▸ **EXERCISE REQUIREMENTS**
Print the listing below from its opening line through the line holding "band_t = 1.4; // [1.2:0.1:1.6]", both ends included.
● ● ● ●
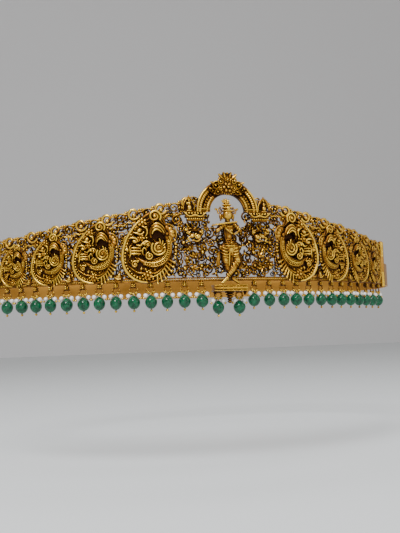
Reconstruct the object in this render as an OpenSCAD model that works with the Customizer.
/* [Front] */
// Radius of the front's curve
front_r = 210; // [205:1:215]
// Half the length of the openwork front, along its curve
front_half = 155; // [154:0.5:156]
// How far the front stands forward of the waist's centre
front_reach = 105; // [103:1:107]
// Thickness of the openwork plate
plate_t = 1.4; // [1.2:0.1:1.6]
// Gap between the plate and what is set on it
seat_gap = 0.15; // [0.12:0.01:0.2]

/* [Back band] */
// Radius of the band's two side bends
side_r = 75; // [74:1:78]
// Half the angle that the band's back bend covers
back_half_a = 30.6; // [29:0.2:32]
// Height of the plain band
band_h = 17; // [15:1:18]
// Thickness of the plain band
band_t = 1.4; // [1.2:0.1:1.6]

/* [Hinge and catch] */
// Outer radius of the hinge tube
tube_r = 2.1; // [2:0.05:2.3]
// Radius of the hinge pin
pin_r = 0.8; // [0.7:0.05:0.9]
// Radial clearance of the hinge pin
pin_fit = 0.04; // [0.02:0.01:0.08]
// Height of the lower end of the tube
tube_bottom = -1; // [-1.5:0.5:0]
// Height of the upper end of the tube
tube_top = 32.6; // [32:0.2:33]
// Gap between two segments of the tube
tube_gap = 0.25; // [0.2:0.05:0.4]

/* [Medallions] */
// Height of the largest medallion
medallion_h = 46; // [44:0.5:47]
// Width of the largest medallion
medallion_w = 32; // [30:0.5:33]

/* [Drops] */
// Number of drops on each side
drops = 14; // [12:1:14]
// Distance between two drops
drop_pitch = 10.6; // [10.4:0.1:10.8]
// Radius of a green bead
bead_r = 3.2; // [3:0.1:3.3]
// Half the height of a green bead
bead_half = 4.25; // [4:0.05:4.3]
// Radius of a pearl
pearl_r = 1.35; // [1.2:0.05:1.35]

/* [Hidden] */
SIDES = ["l", "r"];
DROPS = [for (i = [1 : 2 * drops]) str("emerald_", i < 10 ? "0" : "", i)];
MEDALLIONS = [for (side = SIDES, i = [1 : 4]) str("medallion_", side, i)];

gold = "#c8962e";
dark_gold = "#8a6420";
plain_gold = "#d9a860";
green = "#0f7a4c";
white = "#f1ece0";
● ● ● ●
▸ **TASK RESULT**
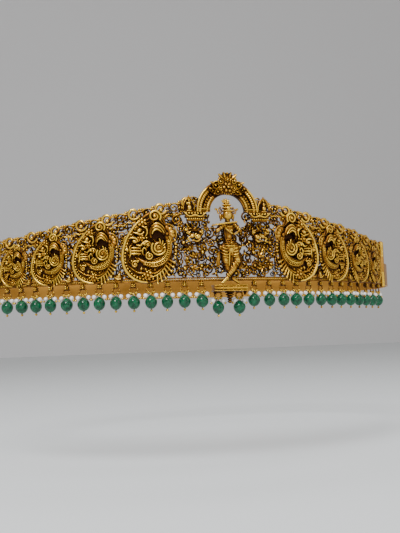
Reconstruct the object in this render as an OpenSCAD model that works with the Customizer.
/* [Front] */
// Radius of the front's curve
front_r = 210; // [205:1:215]
// Half the length of the openwork front, along its curve
front_half = 155; // [154:0.5:156]
// How far the front stands forward of the waist's centre
front_reach = 105; // [103:1:107]
// Thickness of the openwork plate
plate_t = 1.4; // [1.2:0.1:1.6]
// Gap between the plate and what is set on it
seat_gap = 0.15; // [0.12:0.01:0.2]

/* [Back band] */
// Radius of the band's two side bends
side_r = 75; // [74:1:78]
// Half the angle that the band's back bend covers
back_half_a = 30.6; // [29:0.2:32]
// Height of the plain band
band_h = 17; // [15:1:18]
// Thickness of the plain band
band_t = 1.4; // [1.2:0.1:1.6]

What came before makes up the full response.